Short problem
Starting at the line that has "Continue the FreeCAD" and stopping after the line that has "hide_parts(*nodes)", reproduce the listing below exactly; omit everything else.

Records shown
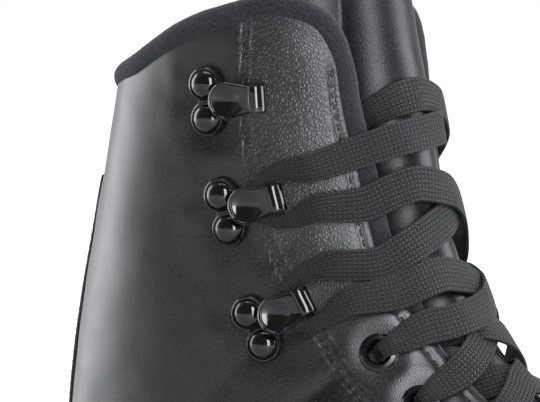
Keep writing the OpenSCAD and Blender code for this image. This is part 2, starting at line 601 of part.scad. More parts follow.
// lacing hook: riveted base, neck folded over into a dished tab with a raised rim
rivet_x = 5.5;
hook_sheet = 1.2;
fold_x = 9.4;
fold_r = (hook_h + hook_sheet - stand) / 2;
tab_x = 2.5;
tab_w = 10;
neck_w = 7;
dish_w = 7.8;
dish_depth = 0.8;
dish_r = (dish_w * dish_w / 4 + dish_depth * dish_depth) / (2 * dish_depth);
rivet_z = -wall_in - 1.7;
module dome(r, h) {
    rr = (r * r + h * h) / (2 * h);
    rotate_extrude($fn = 32) intersection() {
        translate([0, h - rr]) circle(r = rr, $fn = 48);
        square([r, h + 1]);
    }
}
module hook() {
    g = hook_rivet_gap / 2;
    color(c_enamel) union() {
        translate([0, 0, stand]) {
            for (e = [-1, 1])
                translate([-rivet_x, e * g, 0]) cylinder(r = 4.9, h = hook_sheet, $fn = 32);
            linear_extrude(hook_sheet) polygon([[-rivet_x - 2, -g], [-rivet_x + 2, -g - 4.4], [1.5, -g - 0.6],
                [tab_x + 3, -neck_w / 2], [fold_x, -neck_w / 2],
                [fold_x, neck_w / 2], [tab_x + 3, neck_w / 2],
                [1.5, g + 0.6], [-rivet_x + 2, g + 4.4], [-rivet_x - 2, g]]);
        }
        for (e = [-1, 1])
            translate([-rivet_x, e * g, 0]) {
                translate([0, 0, stand + hook_sheet - 0.01]) dome(4, 2.4);
                translate([0, 0, rivet_z - washer_t - 0.4])
                    cylinder(d = rivet_d, h = washer_t - rivet_z + stand + 0.9, $fn = 20);
            }
        translate([fold_x, neck_w / 2, stand + fold_r]) rotate([90, 0, 0])
            linear_extrude(neck_w) difference() {
            circle(r = fold_r, $fn = 40);
            circle(r = fold_r - hook_sheet, $fn = 32);
            translate([-10, -10]) square([10, 20]);
        }
        translate([tab_x, 0, hook_h]) difference() {
            union() {
                cylinder(d = tab_w, h = hook_sheet, $fn = 48);
                linear_extrude(hook_sheet) polygon([[0, -tab_w / 2], [fold_x - tab_x, -neck_w / 2],
                    [fold_x - tab_x, neck_w / 2], [0, tab_w / 2]]);
                translate([0, 0, hook_sheet]) difference() {
                    cylinder(d = tab_w, h = 0.35, $fn = 48);
                    translate([0, 0, -1]) cylinder(d = tab_w - 1.3, h = 2, $fn = 48);
                }
            }
            translate([0, 0, hook_sheet - dish_depth + dish_r]) sphere(r = dish_r, $fn = 64);
        }
    }
}
module rivet_washers() {
    color(c_steel) for (s = [-1, 1], k = [0 : len(HOOKS) - 1], e = [-1, 1])
        at_hook(k, s) translate([-rivet_x, e * hook_rivet_gap / 2, rivet_z - washer_t]) difference() {
            cylinder(d = rivet_d + 4, h = washer_t, $fn = 24);
            translate([0, 0, -1]) cylinder(d = rivet_d, h = washer_t + 2, $fn = 24);
        }
}

module hook_lateral_1() { at_hook(0, -1) hook(); }
module hook_lateral_2() { at_hook(1, -1) hook(); }
module hook_lateral_3() { at_hook(2, -1) hook(); }
module hook_medial_1() { at_hook(0, 1) hook(); }
module hook_medial_2() { at_hook(1, 1) hook(); }
module hook_medial_3() { at_hook(2, 1) hook(); }
module eyelet_lateral_1() { at_eyelet(0, -1) eyelet(); }
module eyelet_lateral_2() { at_eyelet(1, -1) eyelet(); }
module eyelet_lateral_3() { at_eyelet(2, -1) eyelet(); }
module eyelet_lateral_4() { at_eyelet(3, -1) eyelet(); }
module eyelet_lateral_5() { at_eyelet(4, -1) eyelet(); }
module eyelet_medial_1() { at_eyelet(0, 1) eyelet(); }
module eyelet_medial_2() { at_eyelet(1, 1) eyelet(); }
module eyelet_medial_3() { at_eyelet(2, 1) eyelet(); }
module eyelet_medial_4() { at_eyelet(3, 1) eyelet(); }
module eyelet_medial_5() { at_eyelet(4, 1) eyelet(); }

// lace: a waypoint is [point, flat normal, width, thickness]
function in_f(f, x, y, z) = f[0] + f[1] * x + f[2] * y + f[3] * z;
function wp(f, x, y, z, w, th) = [in_f(f, x, y, z), f[3], w, th];
// a pass across the throat: t and a on the boot, height above the leather surface
function cross_wp(t, a, o, w) = [surf(t, a, 0) + normal(t, a) * o, normal(t, a), w, lace_t];
// a pass lying on the tongue, raised by lift
function tongue_p(t, a) = surf(t, a, tongue_o(t, a));
function tongue_wp(t, a, lift, w) = let (p = tongue_p(t, a),
    n = unit(cross(tongue_p(t, a + 1) - tongue_p(t, a - 1), tongue_p(t + 0.05, a) - tongue_p(t - 0.05, a))))
    [p + n * (rest + lift), n, w, lace_t];
rest = gap + 0.65 + lace_t / 2;
over_edge = 2.6;
under_z = washer_z - washer_t - 0.55 - lace_t / 2;
pass_w = 4.4;
pass_t = 1.8;
// through an eyelet from outside to inside, facing the throat
function eyelet_in(k, s) = let (f = eyelet_frame(k, s)) [
    wp(f, 6.5, 0, 2.3, 7, lace_t),
    wp(f, 3, 0, 2.6, 5, 1.4),
    [in_f(f, 0.6, 0, 1.4), unit(f[3] + f[1]), pass_w, pass_t],
    [in_f(f, 0, 0, -2.5), f[1], pass_w, pass_t],
    [in_f(f, 0.6, 0, under_z + 0.6), unit(f[1] - f[3]), pass_w, pass_t],
    wp(f, 3.4, 0, under_z, 5, lace_t)];
function rev(l) = [for (k = [len(l) - 1 : -1 : 0]) [l[k][0], l[k][1], l[k][2], l[k][3]]];
// round a hook: in along its upper side (dir 1) or lower side (dir -1)
function hook_pass(k, s, dir) = let (f = hook_frame(k, s), z = stand + hook_sheet + 0.9) [
    wp(f, 19, 5.4 * dir, 2.4, 7, lace_t),
    wp(f, 13.5, 6.4 * dir, 2.5, 4.6, lace_t),
    wp(f, 8.5, 5.9 * dir, z, 3.4, lace_t),
    wp(f, 5.1, 4 * dir, z, 3, lace_t),
    wp(f, 3.9, 0, z, 3, lace_t),
    wp(f, 5.1, -4 * dir, z, 3, lace_t),
    wp(f, 8.5, -5.9 * dir, z, 3.4, lace_t),
    wp(f, 13.5, -6.4 * dir, 2.5, 4.6, lace_t),
    wp(f, 19, -5.4 * dir, 2.4, 7, lace_t)];
// level at share q of a pass that leaves at t0, crosses the front line at tm and arrives at t1
function level(t0, tm, t1, q) = t0 * (1 - q) * (1 - 2 * q) + 4 * tm * q * (1 - q) + t1 * q * (2 * q - 1);
// from under the facing on side s at t0 up over the tongue to the other side's edge at t1
function dive(s, t0, tm, t1, lift) = let (e0 = tongue_edge(t0), e1 = throat(t1)) [
    tongue_wp(level(t0, tm, t1, 0.07), s * e0 * 1.03, 0, lace_w * 0.5),
    tongue_wp(level(t0, tm, t1, 0.17), s * e0 * 0.75, 0.1, lace_w * 0.8),
    tongue_wp(level(t0, tm, t1, 0.3), s * e0 * 0.45, 0, lace_w),
    tongue_wp(level(t0, tm, t1, 0.43), s * e0 * 0.15, lift, lace_w),
    tongue_wp(level(t0, tm, t1, 0.57), -s * e1 * 0.15, lift, lace_w),
    cross_wp(level(t0, tm, t1, 0.73), -s * e1 * 0.5, 1.5 + lift * 0.6, lace_w),
    cross_wp(level(t0, tm, t1, 0.86), -s * e1 * 0.78, over_edge, lace_w),
    cross_wp(level(t0, tm, t1, 0.95), -s * e1 * 1.04, over_edge, lace_w)];
// across the throat on the outside all the way, from side s at t0 to the other side at t1
function over(s, t0, tm, t1, lift) = let (e0 = throat(t0), e1 = throat(t1)) [
    cross_wp(t0, s * e0 * 1.05, over_edge + 0.2, lace_w),
    cross_wp(level(t0, tm, t1, 0.13), s * e0 * 0.78, over_edge + 0.2, lace_w),
    cross_wp(level(t0, tm, t1, 0.25), s * e0 * 0.5, 1.8 + lift * 0.6, lace_w),
    tongue_wp(level(t0, tm, t1, 0.43), s * e0 * 0.15, 0.3 + lift, lace_w),
    tongue_wp(level(t0, tm, t1, 0.57), -s * e1 * 0.15, 0.3 + lift, lace_w),
    cross_wp(level(t0, tm, t1, 0.75), -s * e1 * 0.5, 1.8 + lift * 0.6, lace_w),
    cross_wp(level(t0, tm, t1, 0.87), -s * e1 * 0.78, over_edge + 0.2, lace_w),
    cross_wp(t1, -s * e1 * 1.05, over_edge + 0.2, lace_w)];
function et(k) = EYELETS[k][0];
lace_over = 1.7;
// tucked end behind a facing at the level of the top hook, finished by an aglet
tuck_t = 12.5;
tuck_o = -tongue_drop + 1.85;
function tuck(s) = [
    cross_wp(tuck_t, s * 57, tuck_o - 0.3, 3),
    cross_wp(tuck_t, s * 54, tuck_o, 6),
    cross_wp(tuck_t + 0.02, s * 47, tuck_o, 8)];
// one half of the lacing, from its tucked end down to the lowest eyelet; s is the side
// of the tucked end, and the passes cross a little to the medial side of the front line
function half_lace(s, lift) = let (h = -s) concat(
    tuck(s),
    dive(s, 12.45, 12.25 + 0.25 * h, 12.1, lift),
    hook_pass(1, -s, 1),
    over(-s, 11.4, 10.98 - 0.2 * h, 10.6, lift),
    hook_pass(2, s, 1),
    over(s, 10.15, 9.75 + 0.22 * h, 9.6, lift),
    eyelet_in(0, -s),
    dive(-s, et(0), (et(0) + et(1)) / 2, et(1), lift),
    eyelet_in(1, s),
    dive(s, et(1), (et(1) + et(2)) / 2, et(2), lift),
    eyelet_in(2, -s),
    dive(-s, et(2), (et(2) + et(3)) / 2, et(3), lift),
    eyelet_in(3, s),
    dive(s, et(3), (et(3) + et(4)) / 2, et(4), lift),
    eyelet_in(4, -s));
function bar() = [for (a = [24, 16, 8, 0, -8, -16, -24]) tongue_wp(et(4) - 0.1, a, 0, lace_w * 0.8)];
ROUTE = concat(half_lace(-1, 0), bar(), rev(half_lace(1, lace_over)));
function lace_sec(k) = let (n = len(ROUTE), r = ROUTE[k],
    d = unit(ROUTE[min(k + 1, n - 1)][0] - ROUTE[max(k - 1, 0)][0]),
    b = unit(cross(d, r[1])), u = cross(b, d), w = r[2] / 2, h = r[3] / 2)
    [for (q = [[1, 0.45], [0.82, 1], [-0.82, 1], [-1, 0.45],
        [-1, -0.45], [-0.82, -1], [0.82, -1], [1, -0.45]])
        r[0] + b * w * q[0] + u * h * q[1]];
module lace() {
    color(c_lace) sweep([for (k = [0 : len(ROUTE) - 1]) lace_sec(k)]);
}
aglet_l = 12;
module aglets() {
    color(c_enamel) for (s = [-1, 1]) {
        p = cross_wp(tuck_t, s * 57, tuck_o - 0.3, 3)[0];
        z = unit(surf(tuck_t, s * 76, tuck_o + 0.5) - p);
        x = unit(cross([0, 0, 1], z));
        y = cross(z, x);
        multmatrix([[x[0], y[0], z[0], p[0]],
            [x[1], y[1], z[1], p[1]], [x[2], y[2], z[2], p[2]], [0, 0, 0, 1]])
            translate([0, 0, gap]) cylinder(d = 2, h = aglet_l, $fn = 16);
    }
}

vamp();
toe_puff();
vamp_padding();
vamp_lining();
quarter_lateral();
quarter_medial();
facing_lateral();
facing_medial();
ankle_padding_lateral();
ankle_padding_medial();
collar_padding();
heel_counter();
quarter_lining();
collar_binding();
backstay();
insole_board();
footbed();
tongue_outer();
tongue_foam();
tongue_lining();
outsole();
heel_block();
heel_lift();
sole_plate();
heel_plate();
blade();
sole_screws();
heel_screws();
hook_lateral_1();
hook_lateral_2();
hook_lateral_3();
hook_medial_1();
hook_medial_2();
hook_medial_3();
rivet_washers();
eyelet_lateral_1();
eyelet_lateral_2();
eyelet_lateral_3();
eyelet_lateral_4();
eyelet_lateral_5();
eyelet_medial_1();
eyelet_medial_2();
eyelet_medial_3();
eyelet_medial_4();
eyelet_medial_5();
eyelet_washers();
lace();
aglets();
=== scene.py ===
import math

import bmesh
import bpy
import numpy as np
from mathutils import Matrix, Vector, noise
from mathutils.kdtree import KDTree


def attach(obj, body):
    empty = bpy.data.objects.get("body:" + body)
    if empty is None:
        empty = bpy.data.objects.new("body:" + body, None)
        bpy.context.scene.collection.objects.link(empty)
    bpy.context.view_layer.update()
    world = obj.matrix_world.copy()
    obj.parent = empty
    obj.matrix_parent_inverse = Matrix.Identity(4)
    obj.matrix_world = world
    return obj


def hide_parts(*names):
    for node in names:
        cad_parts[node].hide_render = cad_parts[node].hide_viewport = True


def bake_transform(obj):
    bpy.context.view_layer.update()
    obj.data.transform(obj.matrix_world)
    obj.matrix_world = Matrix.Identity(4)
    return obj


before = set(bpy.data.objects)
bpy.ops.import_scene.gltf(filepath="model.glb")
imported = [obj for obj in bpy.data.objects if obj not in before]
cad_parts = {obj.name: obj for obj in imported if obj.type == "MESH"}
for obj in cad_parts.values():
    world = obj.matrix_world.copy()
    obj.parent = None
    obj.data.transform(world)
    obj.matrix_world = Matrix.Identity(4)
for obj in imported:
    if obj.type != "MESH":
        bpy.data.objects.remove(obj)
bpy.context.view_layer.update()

MM = 0.001
bpy.ops.object.select_all(action="DESELECT")


# ---------------------------------------------------------------- camera, light and floor
AZIMUTH, ELEVATION, DISTANCE = math.radians(30), math.radians(4), 0.9
SENSOR_MM, SEEN_WIDTH = 36, 0.1458
ANKLE, AIM_LEFT, AIM_DOWN = Vector((-0.080, 0, 0.208)), 0.00135, 0.00297
FLOOR_RADIUS, FLOOR_DROP = 14, 0.0006
COOL_WHITE = (0.94, 0.94, 1.0)
BEHIND_BOOT = (-0.5, 0.866, 0.0)

toward = Vector((math.sin(AZIMUTH) * math.cos(ELEVATION), -math.cos(AZIMUTH) * math.cos(ELEVATION),
                 math.sin(ELEVATION)))
right = Vector((math.cos(AZIMUTH), math.sin(AZIMUTH), 0))
up = toward.cross(right)
aimed_at = ANKLE - right * AIM_LEFT - up * AIM_DOWN
bpy.ops.object.camera_add(location=aimed_at + toward * DISTANCE)
camera = bpy.context.object
camera.name = "studio_camera"
camera.rotation_euler = toward.to_track_quat("Z", "Y").to_euler()
camera.data.sensor_width = SENSOR_MM
camera.data.lens = SENSOR_MM * DISTANCE / SEEN_WIDTH
camera.data.clip_end = 50
bpy.context.scene.camera = camera
bpy.context.scene.view_settings.view_transform = "Standard"


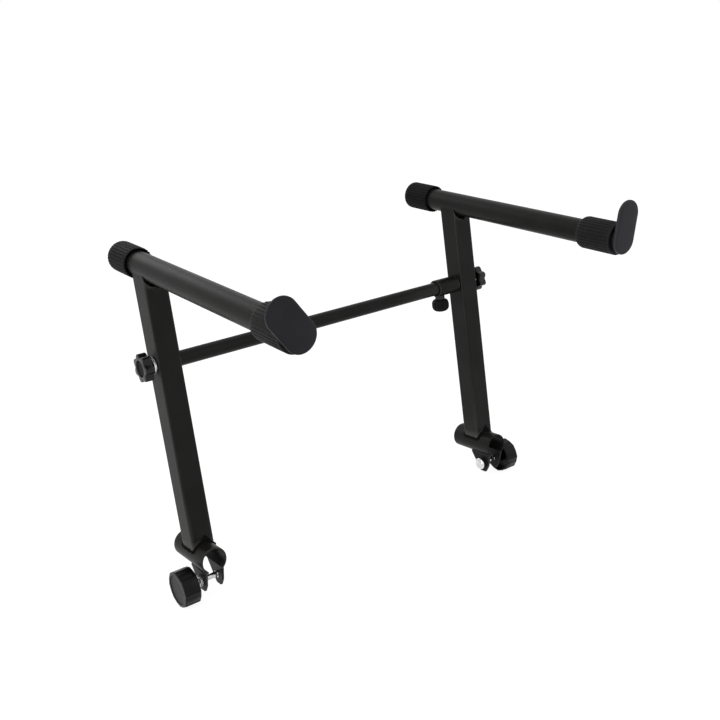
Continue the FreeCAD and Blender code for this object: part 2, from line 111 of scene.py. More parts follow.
def addPiece(name, bm, place, material, body, nodes=(), smooth=32):
    bm.transform(toMetres @ place)
    bmesh.ops.recalc_face_normals(bm, faces=bm.faces)
    mesh = bpy.data.meshes.new(name)
    bm.to_mesh(mesh)
    bm.free()
    for finish in material if isinstance(material, tuple) else (material,):
        mesh.materials.append(finish)
    mesh.shade_smooth()
    mesh.set_sharp_from_angle(angle=math.radians(smooth))
    piece = linkNew(name, mesh)
    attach(piece, body)
    if nodes:
        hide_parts(*nodes)


def lathe(outline, steps, closed=False):
    # spins (radius, z) points about z; a closed outline makes a ring
    bm = bmesh.new()
    verts = [bm.verts.new((radius, 0, z)) for radius, z in outline]
    edges = [bm.edges.new(pair) for pair in zip(verts, verts[1:])]
    if closed:
        edges.append(bm.edges.new((verts[-1], verts[0])))
    bmesh.ops.spin(bm, geom=verts + edges, axis=(0, 0, 1), cent=(0, 0, 0), angle=2 * math.pi,
                   steps=steps, use_merge=True)
    bmesh.ops.remove_doubles(bm, verts=bm.verts, dist=0.001)
    bmesh.ops.recalc_face_normals(bm, faces=bm.faces)
    return bm


def roundOver(reach, height, radius, steps):
    # (radius, z) points of a quarter round from a side into a top
    points = []
    for index in range(1, steps + 1):
        angle = math.pi / 2 * index / steps
        points.append((reach - radius * (1 - math.cos(angle)), height - radius * (1 - math.sin(angle))))
    return points


def ringAt(bm, *heights):
    # extra rings near the ends, so that the paler rubbed edges and their painted highlight stay at the edges
    for height in heights:
        bmesh.ops.bisect_plane(bm, geom=bm.verts[:] + bm.edges[:] + bm.faces[:], dist=0.0001,
                               plane_co=(0, 0, height), plane_no=(0, 0, 1))


def soften(bm, radius, segments=2, angle=30):
    sharp = [edge for edge in bm.edges
             if len(edge.link_faces) == 2 and edge.calc_face_angle(0) > math.radians(angle)]
    bmesh.ops.bevel(bm, geom=sharp, offset=radius, segments=segments, profile=0.5, affect="EDGES",
                    clamp_overlap=True, material=-1)


def thicken(bm, height):
    # extrudes the flat face of a new mesh straight up
    grown = bmesh.ops.extrude_face_region(bm, geom=list(bm.faces))["geom"]
    moved = [item for item in grown if isinstance(item, bmesh.types.BMVert)]
    bmesh.ops.translate(bm, verts=moved, vec=(0, 0, height))


def plate(corners, thickness):
    # a flat plate from its outline, from z = 0 up
    bm = bmesh.new()
    bm.faces.new([bm.verts.new((x, y, 0)) for x, y in corners])
    thicken(bm, thickness)
    bmesh.ops.recalc_face_normals(bm, faces=bm.faces)
    return bm


def join(target, part, place=Matrix()):
    part.transform(place)
    held = bpy.data.meshes.new("held")
    part.to_mesh(held)
    part.free()
    target.from_mesh(held)
    bpy.data.meshes.remove(held)
    return target


# materials

def linear(hexColour):
    shares = [int(hexColour[start:start + 2], 16) / 255 for start in (1, 3, 5)]
    return [share / 12.92 if share <= 0.04045 else ((share + 0.055) / 1.055) ** 2.4 for share in shares] + [1]


def addNode(tree, kind, settings=(), links=()):
    node = tree.nodes.new(kind)
    for name, setting in dict(settings).items():
        if isinstance(name, int) or name in node.inputs:
            node.inputs[name].default_value = setting
        else:
            setattr(node, name, setting)
    for name, socket in dict(links).items():
        tree.links.new(socket, node.inputs[name])
    return node


shading = {
    "patches": (0.35, 0.68),  # the noise levels at which the deep and the pale colour are full
    "curvature": (0.515, 0.6),  # pointiness where the paler rubbed edge and its painted highlight start on a crest, and where they are full
    "hollow": (0.49, 0.44),  # the same for the painted shade in a hollow
    # near-black painted into creases and grooves as shade
    "hollowShadeColour": "#040404",
}


def makeMaterial(name, look):
    # colour patches, a fine grain in roughness and height, paler edges that are part rubbed wear and part
    # painted highlight, and painted shade in the hollows
    material = bpy.data.materials.new(name)
    material.use_nodes = True
    tree = material.node_tree
    shader = tree.nodes["Principled BSDF"]
    for socket, setting in look["shader"].items():
        shader.inputs[socket].default_value = setting
    place = addNode(tree, "ShaderNodeTexCoord").outputs["Object"]

    patches = addNode(tree, "ShaderNodeTexNoise",
                      {"Scale": 1000 / look["patchSize"], "Detail": 3.0, "Roughness": 0.55},
                      {"Vector": place})
    shade = addNode(tree, "ShaderNodeValToRGB", links={"Fac": patches.outputs["Fac"]})
    for stop, level, tone in zip(shade.color_ramp.elements, shading["patches"], ("deep", "pale")):
        stop.position = level
        stop.color = linear(look[tone])

    curvature = addNode(tree, "ShaderNodeNewGeometry").outputs["Pointiness"]
    start, full = shading["curvature"]
    edges = addNode(tree, "ShaderNodeMapRange",
                    {"From Min": start, "From Max": full, "To Max": look["edgeScuffAndHighlightShare"]}, {"Value": curvature})
    # paler crests: partly rubbed wear, partly a painted highlight
    edgeScuffAndHighlight = addNode(tree, "ShaderNodeMix", {"data_type": "RGBA", 7: linear(look["edgeScuffAndHighlight"])},
                   {0: edges.outputs["Result"], 6: shade.outputs["Color"]})
    start, full = shading["hollow"]
    hollows = addNode(tree, "ShaderNodeMapRange",
                      {"From Min": start, "From Max": full, "To Max": look["hollowShade"]}, {"Value": curvature})
    # painted shade: creases and grooves are darkened towards near-black
    shadedHollows = addNode(tree, "ShaderNodeMix", {"data_type": "RGBA", 7: linear(shading["hollowShadeColour"])},
                    {0: hollows.outputs["Result"], 6: edgeScuffAndHighlight.outputs[2]})
    tree.links.new(shadedHollows.outputs[2], shader.inputs["Base Color"])

    grain = addNode(tree, "ShaderNodeTexNoise",
                    {"Scale": 1000 / look["grainSize"], "Detail": 2.0, "Roughness": 0.6}, {"Vector": place})
    smooth, coarse = look["rough"]
    sheen = addNode(tree, "ShaderNodeMapRange",
                    {"From Min": 0.3, "From Max": 0.7, "To Min": smooth, "To Max": coarse},
                    {"Value": grain.outputs["Fac"]})
    tree.links.new(sheen.outputs["Result"], shader.inputs["Roughness"])
    bump = addNode(tree, "ShaderNodeBump", {"Strength": look["bump"], "Distance": look["grainDepth"] / 1000},
                   {"Height": grain.outputs["Fac"]})
    tree.links.new(bump.outputs["Normal"], shader.inputs["Normal"])
    return material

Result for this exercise
Continue the FreeCAD and Blender code for this object: part 2, from line 111 of scene.py. More parts follow.
def addPiece(name, bm, place, material, body, nodes=(), smooth=32):
    bm.transform(toMetres @ place)
    bmesh.ops.recalc_face_normals(bm, faces=bm.faces)
    mesh = bpy.data.meshes.new(name)
    bm.to_mesh(mesh)
    bm.free()
    for finish in material if isinstance(material, tuple) else (material,):
        mesh.materials.append(finish)
    mesh.shade_smooth()
    mesh.set_sharp_from_angle(angle=math.radians(smooth))
    piece = linkNew(name, mesh)
    attach(piece, body)
    if nodes:
        hide_parts(*nodes)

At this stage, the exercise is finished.